La question des moyens humains appelle en toute logique celle de l'articulation avec les organismes déjà existants : je pense au CEREMA, en pleine tourmente ces dernières semaines, au CGET, mais aussi aux services déconcentrés de l'État ou à ce qu'il reste de l'ATESAT – l'assistance technique de l'État pour des raisons de solidarité et d'aménagement du territoire. En toute logique, deux scénarios s'affronteraient : soit la nouvelle agence fédérerait ces structures existantes, soit elle les intégrerait ; mais, dans les deux cas, cela ne pourrait se faire sans une réflexion très en amont, sauf à rajouter de la confusion dans le paysage institutionnel au lendemain de la création de cette agence – ce qui, je n'en doute pas, n'est pas l'objectif poursuivi.
Un mot enfin sur l'ingénierie qui, à n'en pas douter, serait la principale mission de la future agence, pour rappeler que la situation est très différente selon les territoires et que les collectivités ne sont pas restées inactives, beaucoup en effet ayant pris des initiatives. C'est notamment le cas des départements, qui ont créé des agences techniques dont la compétence est reconnue, comme celui du Cantal, qui s'est investi sur des sujets aussi variés que la ressource en eau, la performance énergétique des bâtiments ou encore les usages et l'école numériques. D'où la nécessité de préciser, là encore, l'articulation entre cette future agence et les moyens déjà déployés sur le terrain.
Si le principe de mobiliser les moyens humains et financiers au travers d'une agence est recevable et même bienvenu, il conviendrait de lever les zones d'ombre que j'ai évoquées afin d'éviter le piège des doublons ou, pire encore, d'accoucher d'une usine à gaz qui rajouterait de la confusion sans apporter de réels services aux territoires. C'est dans cet esprit que nous avons, au groupe Les Républicains, déposé un certain nombre d'amendements. Cette exigence de cohérence vaut pour cette proposition de loi, monsieur le secrétaire d'État, comme elle vaudra demain pour le projet auquel réfléchit le Gouvernement.

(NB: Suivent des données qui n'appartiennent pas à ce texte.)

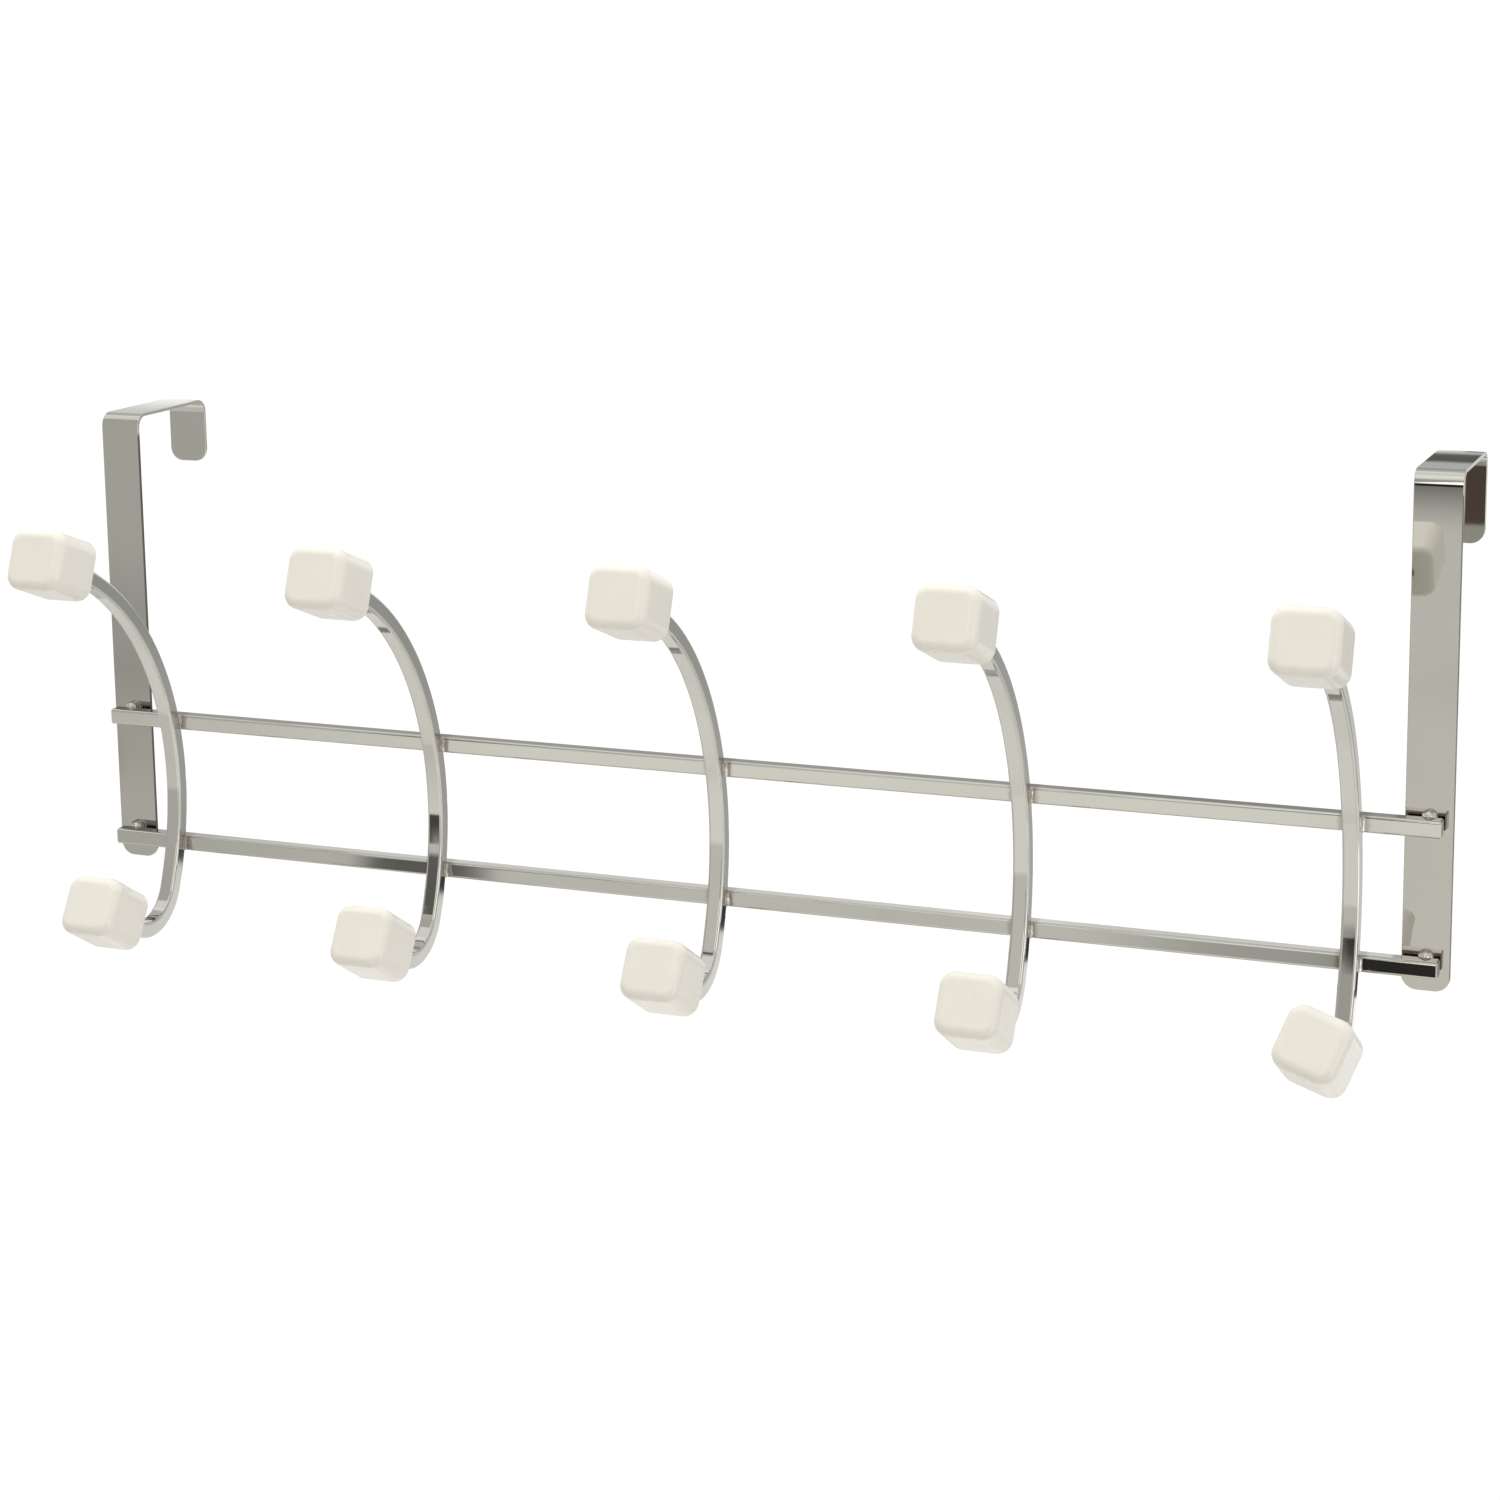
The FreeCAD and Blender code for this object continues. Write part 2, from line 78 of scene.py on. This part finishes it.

Je ne saurais terminer sans rappeler qu'au-delà de la question d'un nouvel outil de développement, il convient de s'assurer que, quand les maîtres d'ouvrage sont les collectivités en périphérie des métropoles, qu'il s'agisse des départements ruraux ou des EPCI, elles puissent garder les moyens d'agir et d'investir, ce qui appelle la question de leurs ressources, sujet d'une criante et douloureuse actualité s'agissant de ces départements ruraux.